There is a passage of water some twenty-one miles across at its narrowest extent, and through this passage moves, by the most recent reckoning, approximately one barrel in every five consumed upon the surface of the earth. The Strait of Hormuz is not, in the classical sense, a manufactory; it produces nothing, refines nothing, employs no labouring poor in any direct way. It is, rather, what I should call a chokepoint of the carrying trade — a geographic bottleneck whose economic significance is derived entirely from the inconvenience of its alternatives. A student of The Wealth of Nations will recognise the type immediately: value accruing not from labour applied, but from obstruction relieved.
That obstruction has, of late, been rather considerable. The markets for crude oil, which in more peaceable times reflect the accumulated judgements of buyers and sellers concerning the future supply of that commodity, have in recent weeks been reflecting something rather different: the accumulated anxieties of those same buyers and sellers concerning whether any supply at all will move through the said passage without being troubled by the instruments of war. Prices have risen accordingly, then fallen, then risen again — each oscillation tracking not the output of any well, but the communiqués issuing from capitals engaged in hostilities.
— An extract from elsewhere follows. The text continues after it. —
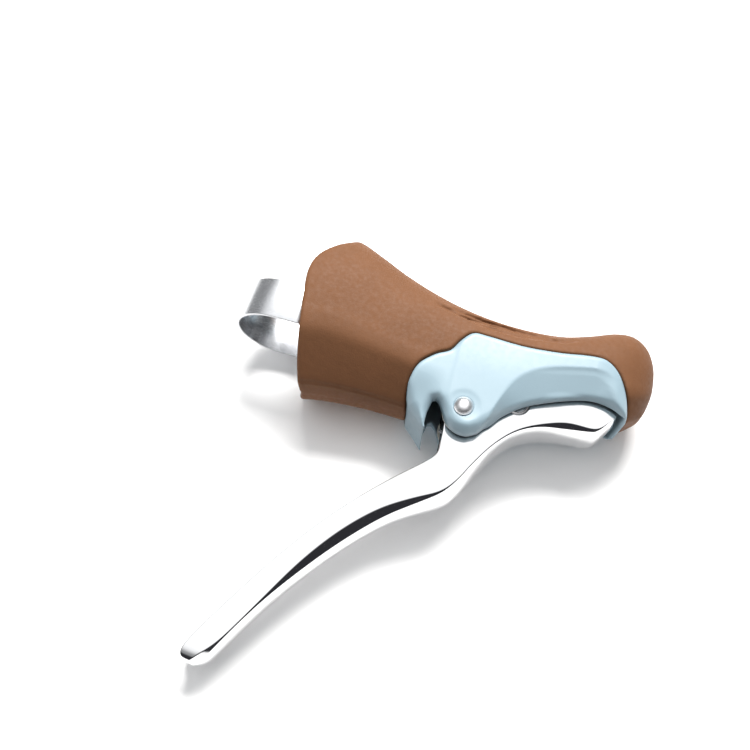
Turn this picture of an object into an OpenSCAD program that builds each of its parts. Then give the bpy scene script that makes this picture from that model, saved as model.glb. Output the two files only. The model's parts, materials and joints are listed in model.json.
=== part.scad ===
// Drop-bar brake lever, right hand: a cast bracket with a rubber hood, a polished
// blade on a cross pivot, its return spring and cable anchor, and a band clamp.
// Origin: middle of the bar clamp, on the bar's axis.
// +Z runs along the bar (up as mounted), +X forwards, +Y to the rider's left.

/* [Handlebar clamp] */
// Diameter of the handlebar
bar_d = 23.8; // [23.4:0.1:24.2]
// Height of the saddle that sits on the bar
saddle_h = 28; // [24:1:30]
// Width of the clamp band
band_w = 12; // [10:1:14]
// Thickness of the clamp band
band_t = 1; // [0.8:0.1:1.2]
// Diameter of the clamp bolt
bolt_d = 6; // [5:0.5:6]

/* [Bracket] */
// Width of the bracket across its flanks
body_w = 29; // [28:0.5:30]
// Thickness of the rubber hood
hood_t = 2.4; // [2:0.1:2.8]
// Diameter of the pivot pin
pivot_d = 5; // [4:0.5:5.5]
// Diameter of the pivot's domed heads
head_d = 5.8; // [5.4:0.1:7]
// Radius of the ear around the pivot
ear_r = 6.6; // [6:0.1:7]

/* [Blade] */
// Width of the blade between the ears
blade_w = 16; // [15:0.5:16.5]
// Thickness of the blade's cheeks
cheek_t = 2.3; // [2:0.1:2.6]
// Thickness of the blade's front web
web_t = 2.6; // [2.2:0.1:3.2]
// Gap between the blade and each ear
side_gap = 0.8; // [0.7:0.1:1]

/* [Cable] */
// Diameter of the cable housing
housing_d = 5; // [4:0.5:5]
// Diameter of the cable anchor barrel
anchor_d = 7; // [6.5:0.5:7.5]
// Slope of the cable line through the bracket
cable_slope = 28; // [27:0.5:29]

/* [Hidden] */

$fn = 48;
bar_r = bar_d / 2;
run = 0.05;              // radial clearance of a part that turns
wide = 60;               // longer than anything it cuts
side = body_w / 2;
blade_half = blade_w / 2;
cavity_half = blade_half + side_gap;
pivot = [58, 0, -17.8];  // pivot axis, parallel to Y
anchor = [72.4, 0, -10.4];
cavity_back = 36;        // rear wall of the space between the cheeks
stop_seat = 27;          // X where the housing stop bottoms
stop_len = 9;
bolt_seat = 27;          // X of the face under the clamp bolt's washer
nut_x = 13;              // rear face of the clamp nut
nut_t = 4.4;
band_front = nut_x + nut_t;
band_nose = 7;           // half width of the band's flat front
washer_t = 1;
bolt_head_r = 4.8;
bolt_head_t = 4.6;
hex_key = 5;
bumper_x = 89;           // rubber stop under the nose, for the blade's top end
bumper_stem_r = 2;
bumper_stem_top = 10;
blade_top = -2;          // Z of the blade's top edge under the bumper

// ---- curves ----------------------------------------------------------------

// A smooth curve through the points p, with n steps between neighbours
function spline(p, n) =
    let (last = len(p) - 1)
    [for (i = [0 : last - 1], k = [0 : n - 1])
        let (t = k / n,
             a = p[max(i - 1, 0)], b = p[i], c = p[i + 1], d = p[min(i + 2, last)])
        0.5 * (2 * b + (c - a) * t + (2 * a - 5 * b + 4 * c - d) * t * t
               + (3 * b - a - 3 * c + d) * t * t * t),
     p[last]];

function arc(cx, cy, r, a0, a1, n) =
    [for (i = [0 : n]) let (a = a0 + (a1 - a0) * i / n) [cx + r * cos(a), cy + r * sin(a)]];

function power(c, e) = sign(c) * pow(abs(c), 2 / e);

// A closed solid through rings of equal length, capped flat at both ends
module loft(rings) {
    n = len(rings[0]);
    last = len(rings) - 1;
    polyhedron(
        points = [for (r = rings) each r],
        faces = concat(
            [[for (i = [0 : n - 1]) i]],
            [for (r = [0 : last - 1], i = [0 : n - 1])
                let (j = (i + 1) % n)
                each [[r * n + i, (r + 1) * n + i, (r + 1) * n + j],
                      [r * n + i, (r + 1) * n + j, r * n + j]]],
            [[for (i = [n - 1 : -1 : 0]) last * n + i]]),
        convexity = 6);
}

// A prism of a side outline, given in X and Z, half as thick as w each way
module slab(outline, w) {
    rotate([90, 0, 0]) linear_extrude(height = 2 * w, center = true) polygon(outline);
}

module across(x, z, r, y0, y1) {
    translate([x, y1, z]) rotate([90, 0, 0]) cylinder(r = r, h = y1 - y0);
}

// A cylinder on the clamp bolt's axis, between two values of X
module along_bar_front(r, x0, x1) {
    translate([x0, 0, 0]) rotate([0, 90, 0]) cylinder(r = r, h = x1 - x0);
}

// A cylinder on the cable line, between two distances from the anchor
module on_cable_line(r, s0, s1) {
    translate(anchor) rotate([0, cable_slope - 90, 0]) translate([0, 0, s0])
        cylinder(r = r, h = s1 - s0);
}
function cable_dist(x) = (anchor[0] - x) / cos(cable_slope);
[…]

Now comes word that representatives of the United States and of Iran are to meet in Switzerland, on Friday the twentieth of June, with the intention of executing an initial agreement and commencing a cease-fire of sixty days' duration. The oil markets have responded to this intelligence with what might be described as cautious optimism — a modest elevation in price that reflects not certainty, but the possibility of certainty, which is a somewhat thinner article and yet sufficient to move a market.
One observes here a phenomenon I have long considered in both my principal works: that the anticipation of a benefit acts upon commercial behaviour nearly as powerfully as the benefit itself. The mere prospect of reopened passage is already altering the terms on which merchants will contract for future delivery. The Strait has not yet opened. Not a single additional barrel has moved through it. And yet the price has shifted, because confidence — or its cousin, relief — is itself a species of commercial intelligence, circulating through the trading houses of London, Rotterdam, and New York with a velocity that no physical cargo can match.
Whether the agreement will endure beyond its sixty days, whether the cease-fire will hold against the particular pressures that have a habit of dissolving such instruments, whether the Sovereign interests of both parties are genuinely served by its terms — these are questions the market, in its characteristic impatience, has deferred to a later date. For the present, the price of crude oil has ticked higher, and traders in Switzerland are preparing their pens. History does not always reward such preparations, but commerce, being constitutionally incapable of waiting upon certainty, has chosen to proceed on hope, which is, perhaps, no bad description of how it has always proceeded.